Whilst I believe some tax rates are self defeating, raising less revenue than lower rates, I do not think cutting the main rates of Income Tax or even Corporation Tax would lead to a surge of revenue in the first couple of years. Clearly VAT cuts would lose us revenue, just as a VAT increase was the one rate rise which did bring tax revenue gains. A lower tax economy will in the longer run be more successful, and will bring in more revenue as the growth accelerates.
Mr Cameron in his recent economic speech argued that the 50p to 45p tax change will bring in more revenue. I agree. I suspect lowering the rate ot 40p would bring in more as well. The current CGT rate is clearly counter productive, with a forecast fall in revenue this year. It is the most easily avoided tax, as people do not have to sell and realise gains, or they can sell something at a loss as well to offset. Why impose rates that lose revenue?
This leaves the government and its tax cutting critics at odds over the main case. “Cut tax rates”, say the radicals, “to energise the economy. In due course it will pay off, but in the meantime we might have to borrow more”. Keep rates high, counters the government. We need to show “we are all in this together, so we need to tax hard anyone who does work and invest. Try to keep the borrowing down, as otherwise we might lose the markets confidence”.
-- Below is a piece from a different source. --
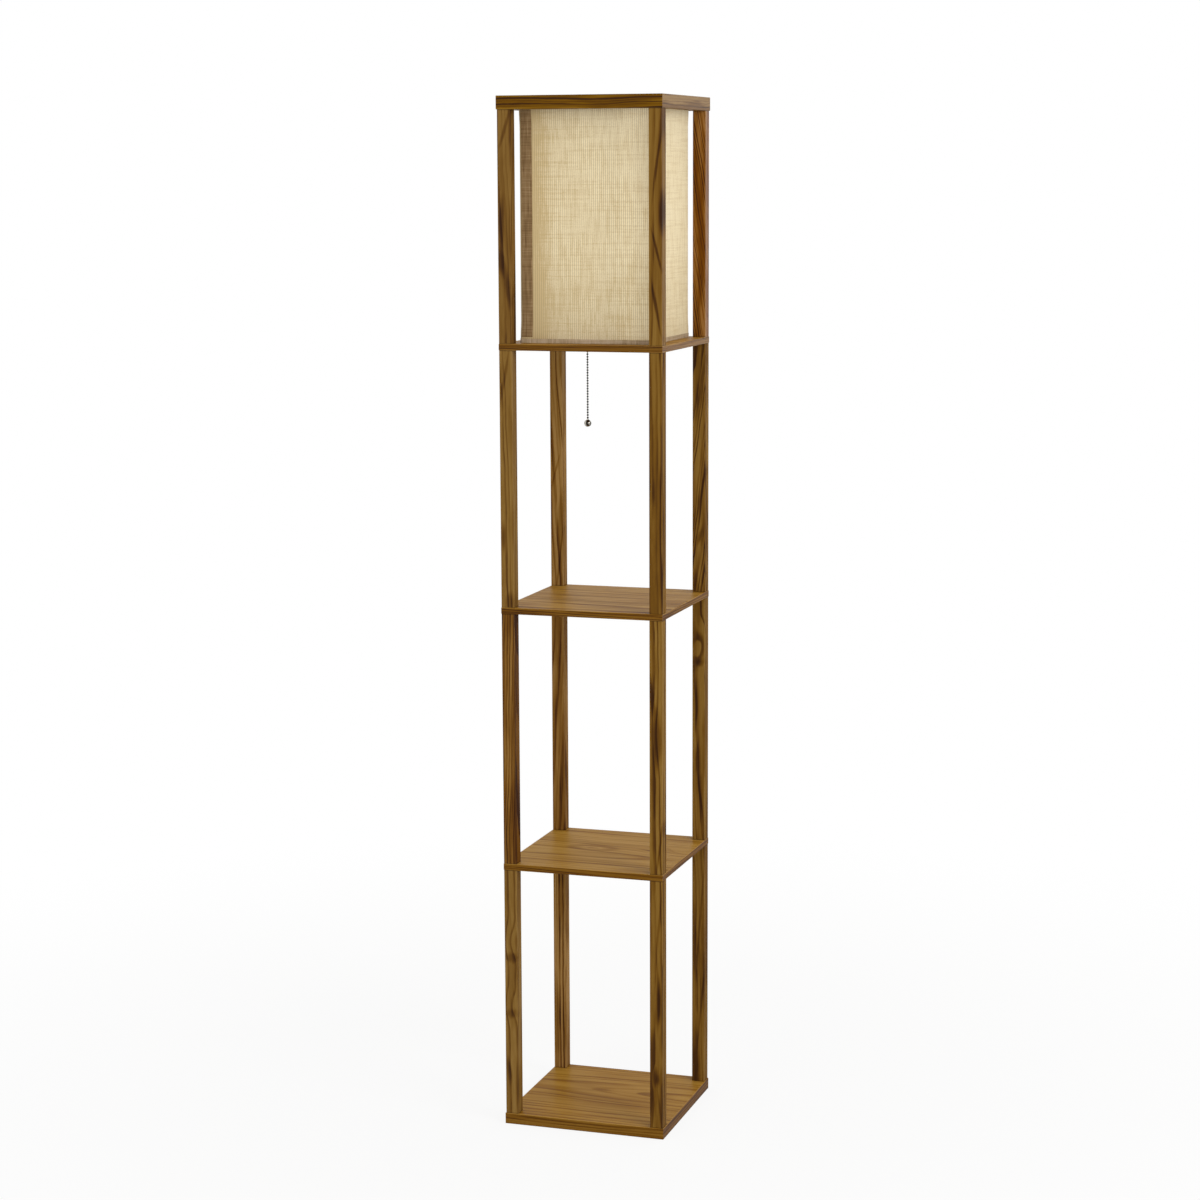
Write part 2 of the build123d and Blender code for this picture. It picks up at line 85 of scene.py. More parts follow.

There is a mid point between these two. The tax cutters are right, that lower tax rates would stimulate more growth and create more private sector demand. It is tempting to try it. Give tax cuts to all. However, state borrowing is too high and it would seem perverse to want to increase it. The government is right that it needs to get the deficit down. So find some popular cuts in public spending that would pay for the tax cuts in the early stages, before the growth generated the extra revenue. I have often set out here easy or popular cuts. Start with getting our troops home, cutting overseas aid, sell some state owned banking assets and stop Network Rail dealing in derivatives for starters. Cutting out expenditure abroad by the UK state is doubly helpful, as the money spent does nothing to stimulate UK demand at the moment, and having to buy foreign currency when exporting the money is another force selling the pound and driving up UK inflation. I will look in more detail at this in due course.